How to reinvent APMCs to keep them relevant:

  • In spite of all their failures, APMCs will continue to remain relevant not just for the infrastructure, but for price discovery and payment processes, however, imperfect.
  • However, they need to reinvent themselves to serve farmers.
  • Change the law to make them farmers’ organisations:
    • At least two-thirds of the members of the board/committee should be elected farmers/ Farmer Producer Organisations (FPOs), reducing the government nominees to two.
    • The board /committee should be allowed to appoint the chief executive from the open market.
    • By law, the scope for frequent government interventions must be ended and all cadre-based government-controlled employees must be removed.
    • The board should function like a well managed co-operative.
  • Allow farmers to sell in any market yard:
    • The states must amend the APMC acts to remove ‘geographical’ constraints for all farmers by allowing farmers to sell in any market yard of their choice.
  • End separate licenses for each market:
    • States must remove the condition of a separate licence for each market.
    • One licence can be made valid for the entire state, and it can be made hassle-free and online.
  • Reduce cesses:
    • The cess must be reduced to 1% or less.
    • Mandis can collect service charges, if required, for facilities provided.

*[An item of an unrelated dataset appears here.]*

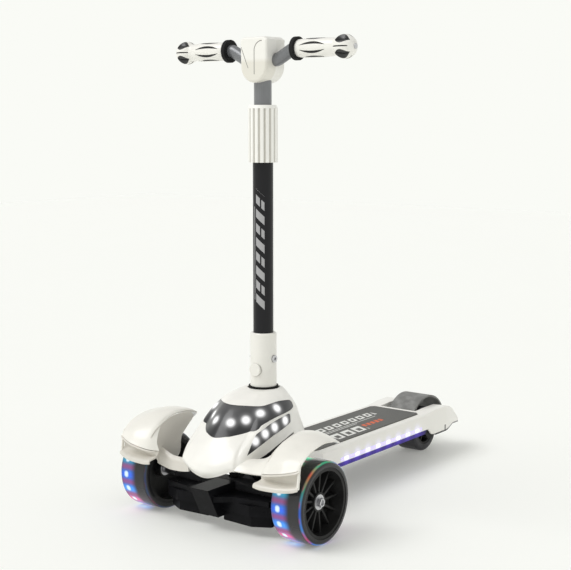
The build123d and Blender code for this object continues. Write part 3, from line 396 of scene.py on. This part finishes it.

  • End commission agents:
    • The coterie of ‘commission agents’ must be removed, with the buyer or the farmer paying service charges if they use their services.
  • Invest in market yards: 
    • There must be substantial investment in the market yard premises, to create modern storage & cold chain facilities, state of the art auction halls, fintech, hygiene, etc, to make the market yards modern and efficient.
  • Prioritize the provision of ‘farm services’ to support farmers 
  • There is a need to drastically reduce the APMC schedule of commodities to a bare minimum.